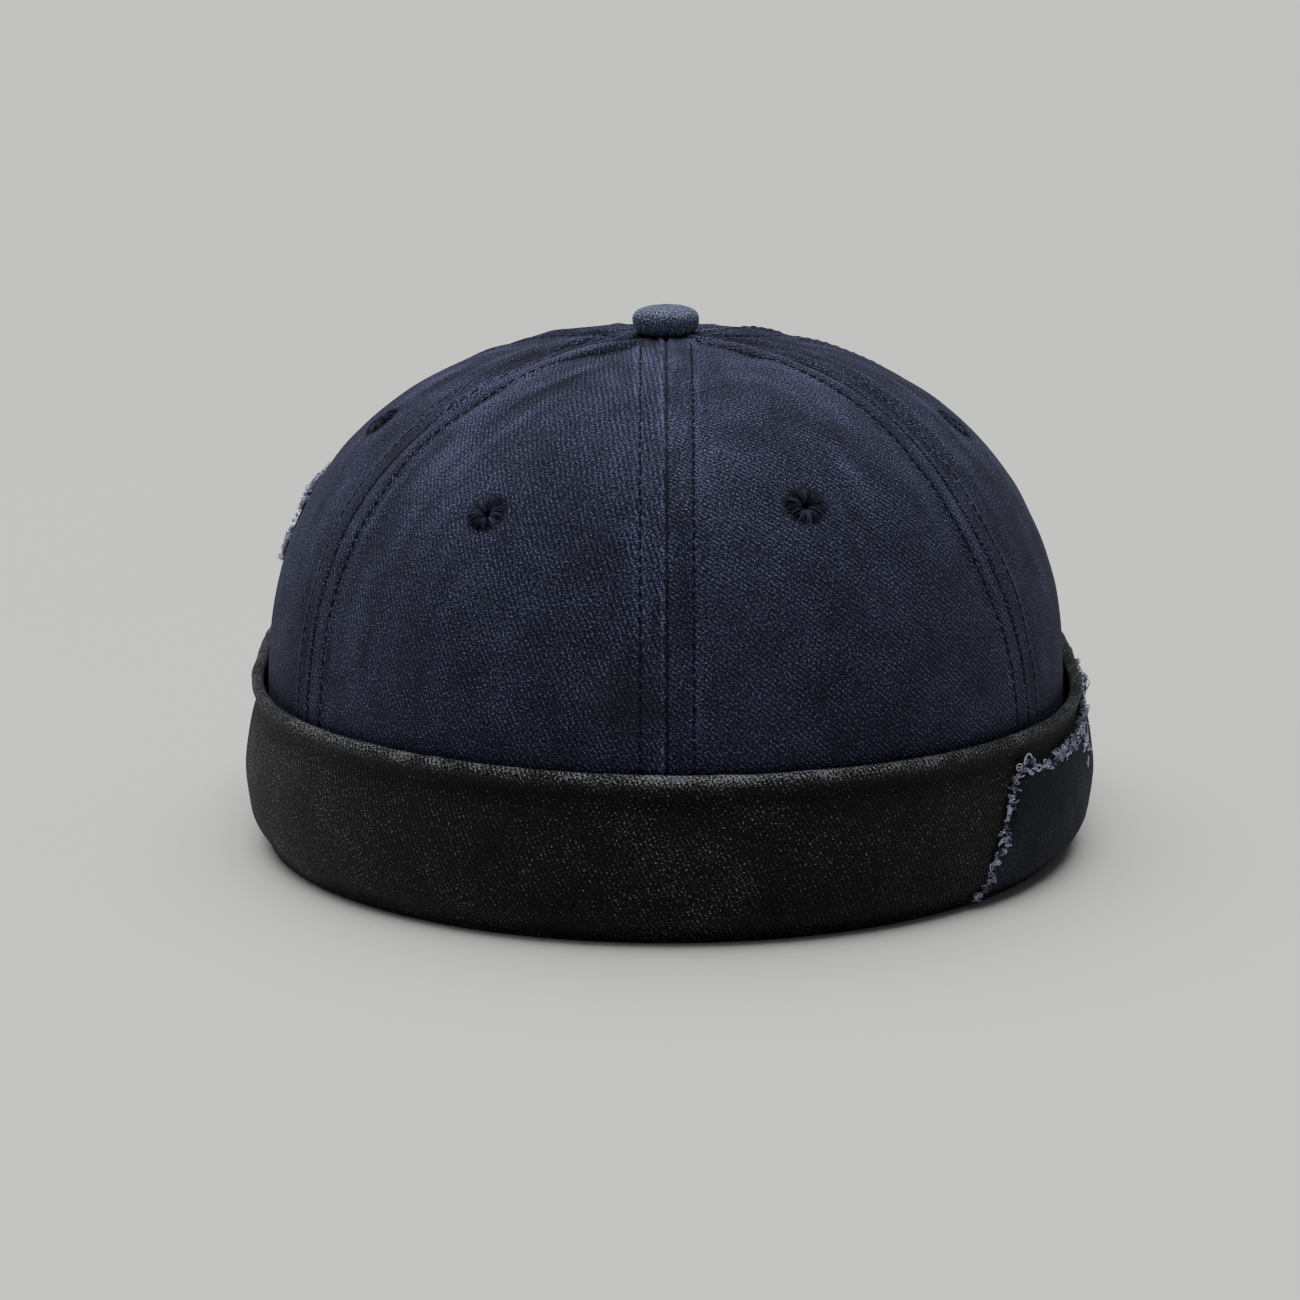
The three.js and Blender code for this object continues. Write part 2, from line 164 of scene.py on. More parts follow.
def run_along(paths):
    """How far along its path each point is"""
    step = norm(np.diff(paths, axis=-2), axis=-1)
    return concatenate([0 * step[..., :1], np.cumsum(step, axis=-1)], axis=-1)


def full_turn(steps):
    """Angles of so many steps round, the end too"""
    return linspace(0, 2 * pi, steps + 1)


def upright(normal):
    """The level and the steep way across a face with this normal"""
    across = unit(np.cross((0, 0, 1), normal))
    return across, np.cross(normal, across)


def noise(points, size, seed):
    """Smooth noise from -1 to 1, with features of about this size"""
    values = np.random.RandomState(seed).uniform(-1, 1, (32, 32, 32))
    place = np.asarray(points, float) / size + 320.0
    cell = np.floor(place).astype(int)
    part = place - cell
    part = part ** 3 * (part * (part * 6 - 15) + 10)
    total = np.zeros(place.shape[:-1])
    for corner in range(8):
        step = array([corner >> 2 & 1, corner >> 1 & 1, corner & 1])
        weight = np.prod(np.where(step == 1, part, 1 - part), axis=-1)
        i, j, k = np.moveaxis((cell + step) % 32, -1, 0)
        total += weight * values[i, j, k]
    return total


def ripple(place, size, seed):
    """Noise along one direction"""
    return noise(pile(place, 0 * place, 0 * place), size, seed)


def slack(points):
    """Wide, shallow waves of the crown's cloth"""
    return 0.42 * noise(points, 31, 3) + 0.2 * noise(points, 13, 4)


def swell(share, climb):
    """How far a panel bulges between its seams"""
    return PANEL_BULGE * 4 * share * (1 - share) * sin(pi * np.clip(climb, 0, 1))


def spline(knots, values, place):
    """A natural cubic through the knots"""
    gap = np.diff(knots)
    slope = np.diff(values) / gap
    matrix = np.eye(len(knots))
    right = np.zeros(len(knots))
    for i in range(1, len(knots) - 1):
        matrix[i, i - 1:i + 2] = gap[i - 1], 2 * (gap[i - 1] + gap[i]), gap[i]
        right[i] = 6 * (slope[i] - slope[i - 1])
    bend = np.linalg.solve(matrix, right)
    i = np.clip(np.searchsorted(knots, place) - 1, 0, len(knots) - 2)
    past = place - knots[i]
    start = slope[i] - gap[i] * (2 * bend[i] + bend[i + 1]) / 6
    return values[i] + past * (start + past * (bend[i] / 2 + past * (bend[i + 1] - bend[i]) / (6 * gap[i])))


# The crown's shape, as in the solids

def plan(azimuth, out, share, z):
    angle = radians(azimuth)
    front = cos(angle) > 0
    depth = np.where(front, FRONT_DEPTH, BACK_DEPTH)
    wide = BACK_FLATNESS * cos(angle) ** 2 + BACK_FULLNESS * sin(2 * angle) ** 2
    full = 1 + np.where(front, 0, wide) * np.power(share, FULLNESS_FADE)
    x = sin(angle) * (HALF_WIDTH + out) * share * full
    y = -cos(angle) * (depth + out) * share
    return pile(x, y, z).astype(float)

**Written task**
Using the listing, collect all lines in which the string "this" is found.

**Solution**
The three.js and Blender code for this object continues. Write part 2, from line 164 of scene.py on. More parts follow.
    """The level and the steep way across a face with this normal"""
    """Smooth noise from -1 to 1, with features of about this size"""